Mi piacciono i nonni. E con nonni chiaramente intendo anche le nonne (scusate, ma non riesco proprio ad abituarmi all’uso dell’asterisco a fine parola per rendere i diversi generi, ma poi parliamo di nonni!!); i nonni che furono genitori severissimi e che poi si ritrovano a gattonare o farsi colorare la faccia dai nipotini; nonni che sono quel compagno di giochi e di confidenze che nessun amichetto potrà mai equiparare: i primi adulti che ti prendono sul serio e i primi amici che ti rimproverano.

Ci sono nonne che non fanno che parlarti del defunto marito, tanto da fargli raggiungere il podio delle star dell’infanzia, insieme a Babbo Natale, quando la mattina del 2 novembre (*) ti fa trovare il giocattolo tanto desiderato nonché un vassoio stracolmo di biscotti e cioccolata di ogni genere.

Quando ero piccola, i miei nonni erano supereroi, ancora più potenti dei genitori: gli unici a poter scalfire l’autorità di mamma e papà, facendolo sembrare un gioco divertente, una rivincita.

Oggi, vedo una nonnina per strada e mi sembra così piccola e fragile in mezzo alla folla distratta che va di corsa; lei lenta e insicura, eppure se incroci il suo sguardo in un attimo riconosci tutto il vigore che si porta dentro.

Sì, perché i nonni anche se possono apparire indifesi, in realtà hanno tutti una straordinaria forza, data da anni di esperienze, dall’aver visto il mondo intorno trasformarsi, adattandosi o resistendo ai cambiamenti, eppure a guardarli negli occhi vedi anche l’impotenza di chi tanto ha vissuto e tanto sa, ma viene trattato come superfluo.

Mi piacciono i nonni che raccontano storie e insegnano motivetti e filastrocche di un tempo lontano. Mi piace ascoltarli, anche quando sai già come va a finire la storia, solo per il gusto di rivedere brillare i loro occhi come se il momento narrato si riproducesse in quell’istante.

Mi piace vederli fieri padroni di casa; case con un odore che richiama alla mente innumerevoli ricordi, case piene di oggetti che hanno tutta una storia dietro, della quale solo loro sono preziosi custodi.

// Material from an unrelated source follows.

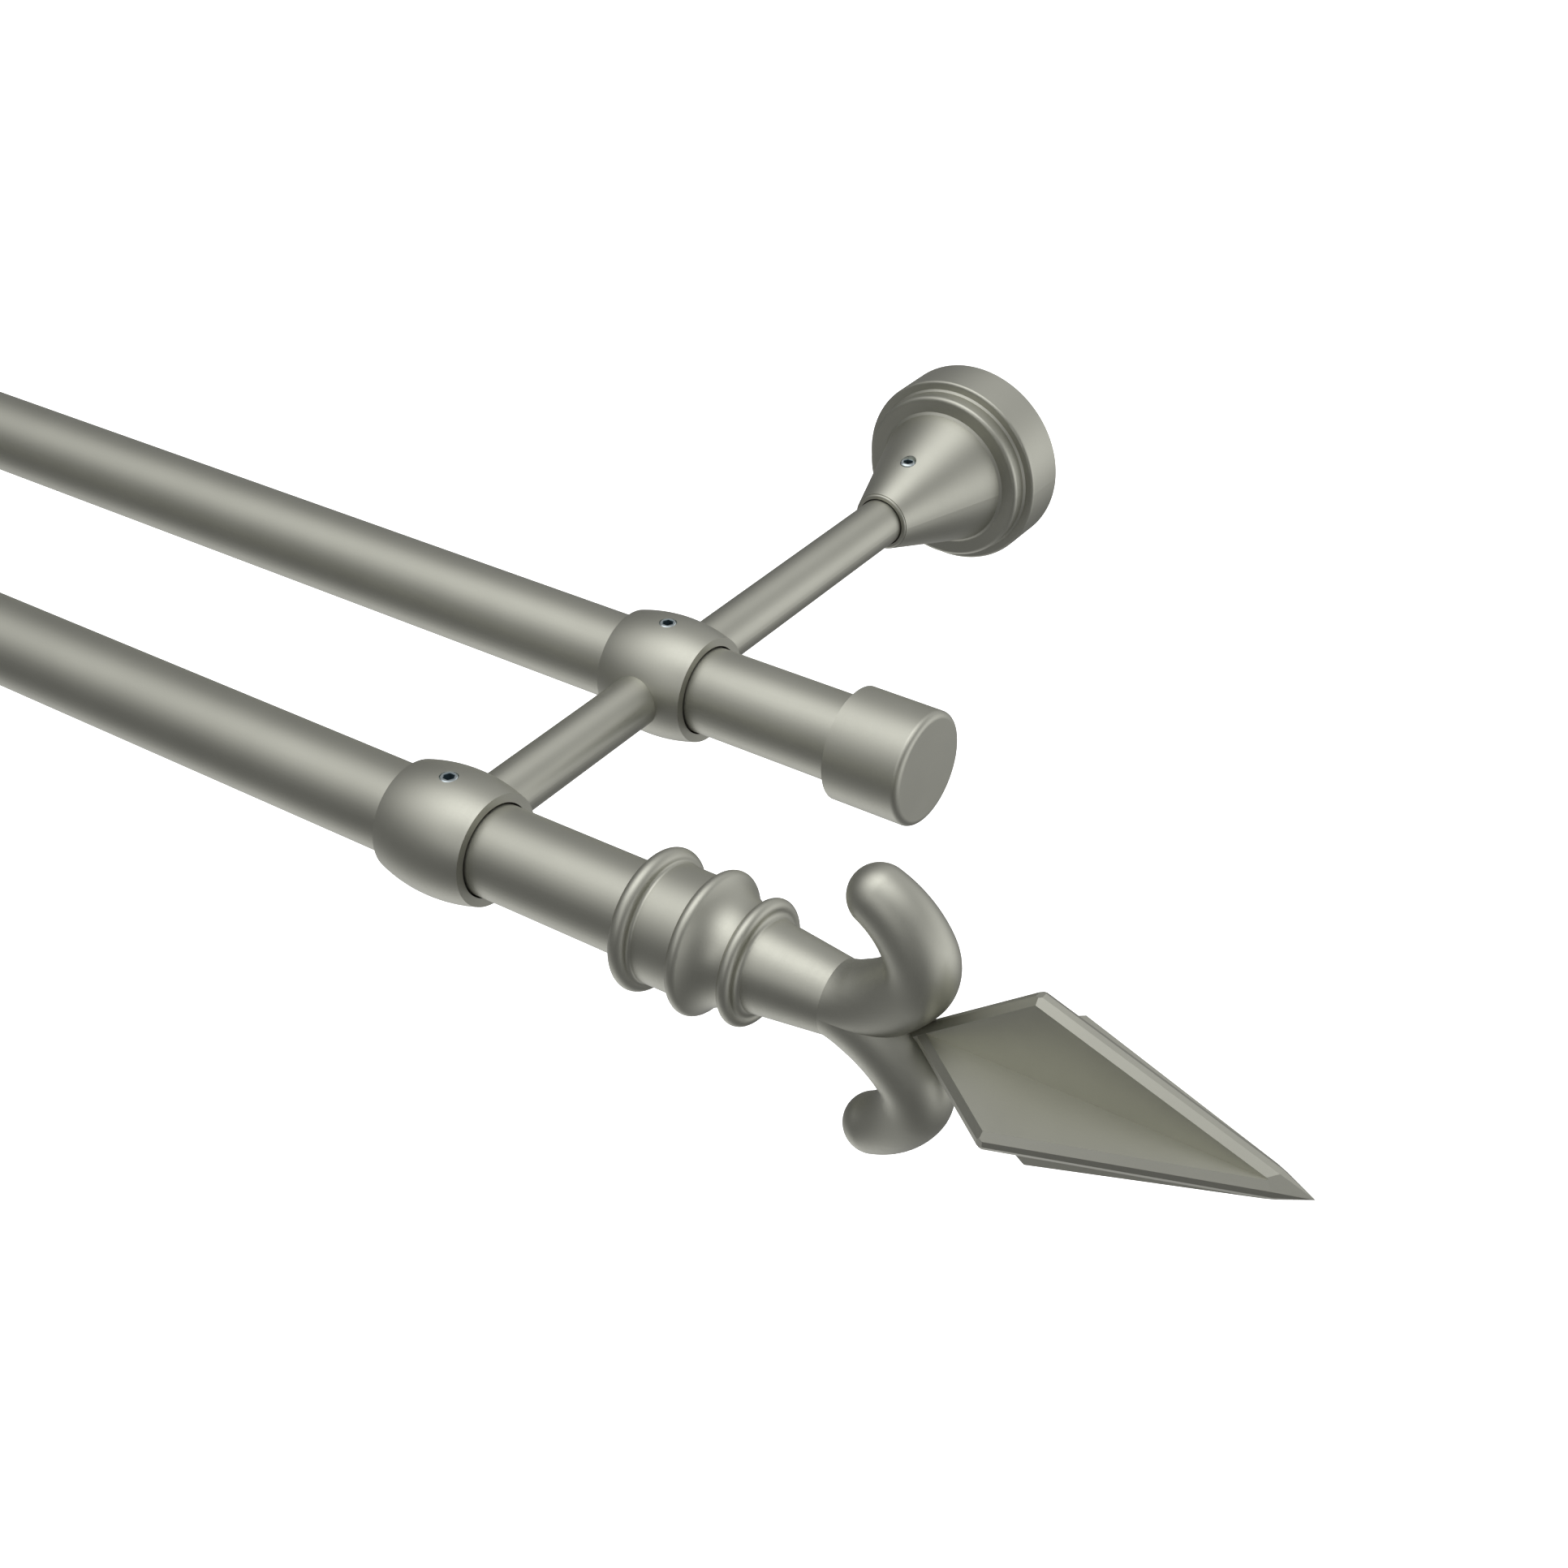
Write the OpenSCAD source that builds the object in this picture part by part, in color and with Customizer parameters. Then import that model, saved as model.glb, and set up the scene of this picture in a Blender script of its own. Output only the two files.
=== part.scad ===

E poi chissà perché hanno questo fortissimo legame con la propria abitazione; dal punto di vista della nostra generazione che viaggia, si trasferisce e ha chiamato casa più di una città, sembra una stranezza; ma è come se, a un certo punto, dopo aver visto così tante cose, così tanti rapporti cambiare intorno a loro, riconoscessero in quelle mura tanto solide, un punto fermo, un equilibrio stabile, spesso conquistato con grandi sacrifici e duro lavoro.

Mi piace paragonarli a quegli alberi centenari, come i ficus, i cui rami scendono fino a terra e rientrano nel terreno per diventare radici, così i nonni maestosi e carichi di esperienza, ritornano in basso per sostenere nuova vita.

(*) è un ricordo d’infanzia dovuto a una tradizione del paese di mia madre: la mattina del 2 novembre, come quella del 25 dicembre, i bambini si svegliano e corrono nel salone dove sanno che troveranno i regali e un vassoio pieno di biscotti e cioccolato che il nonno defunto ha lasciato per i nipotini durante la notte.